Existence...personal God.

This part of the speech acknowledges that the relationship between one and God is a personal one. Here, Lucky is stating that the relationship between one and God cannot be defined on a universal level. Therefore, Lucky's speech cannot be understood by Didi and Gogo, because they are dependent upon one another, and a personal relationship with God is impossible.

Those who for reasons unknown but time will tell are plunged in torment plunged in fire.

Here, Lucky seems to contemplate the idea of hell. Sin tends to be personal. Humankind tends to sin on a personal level, and these sins ("reasons unknown" by others) are what send them into the "fire." It seems that Lucky is speaking on the idea of living an honorable and sin-free life. By living this way, one should be able to ensure he or she is not "plunged in fire."

Heaven so blue still and calm so calm with a calm which even though intermittent is better than nothing.

Here, Lucky seems to be making a statement on the idea that, if nothing else, believing in God will allow one to live in a calm world. The "blue still and calm" of heaven (and God) is important enough to focus upon in life.

At the close of his speech, Lucky falls down. He seems to have become exhausted by the revelations he has made because the speech has taken everything out of him. Lucky, figuratively, leaves the question of God up to the reader to determine, and when one tries to take all of the unnecessary diction out of the speech, Lucky seems to understand God more than readers may first acknowledge.
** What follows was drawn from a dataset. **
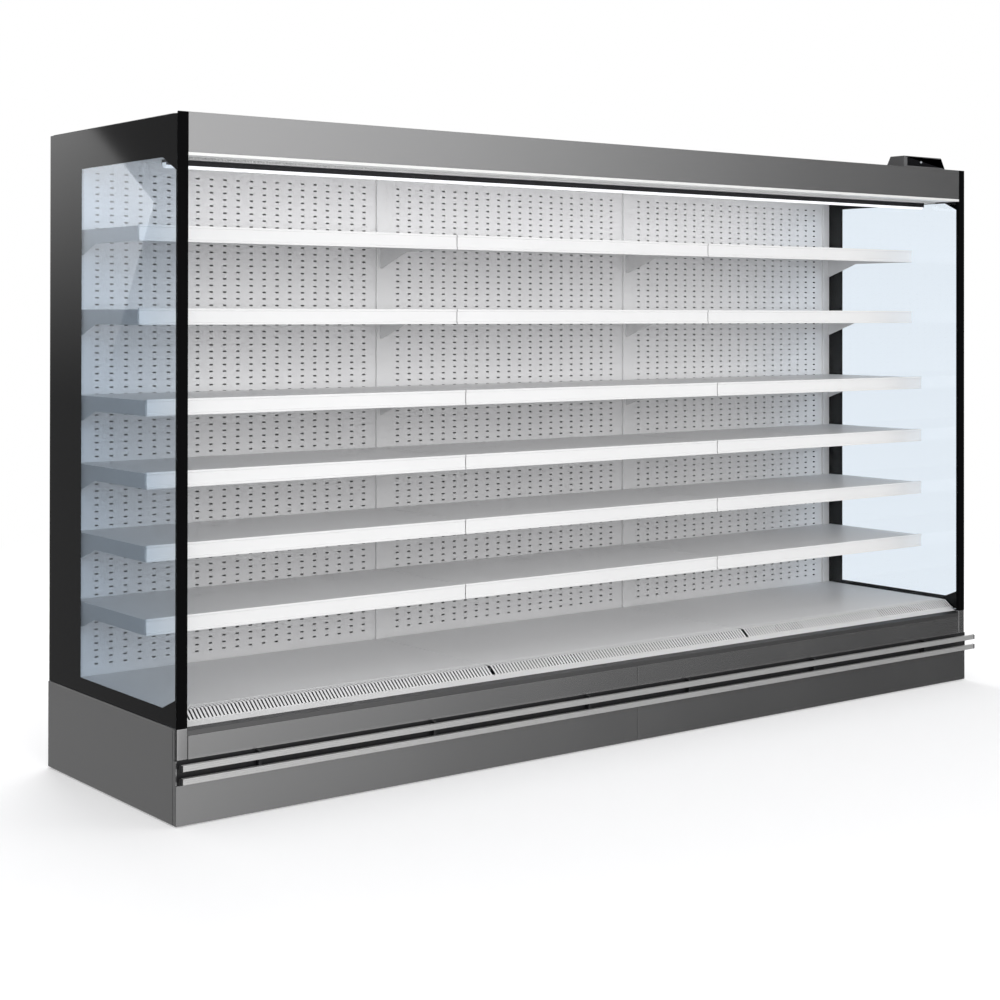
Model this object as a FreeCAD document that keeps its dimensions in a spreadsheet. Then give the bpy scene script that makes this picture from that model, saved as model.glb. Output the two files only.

Lucky's speech, when reduced to only the points that make sense, states that one must have a personal relationship with God. God, who exists "outside time without extension who from the heights of divine" (outside of time and space), loves us dearly." God "suffers like" man when he (man) is "plunged in fire." Unfortunately, the man has "labors left unfinished." When examining the limited speech, one can see that Lucky openly discusses God.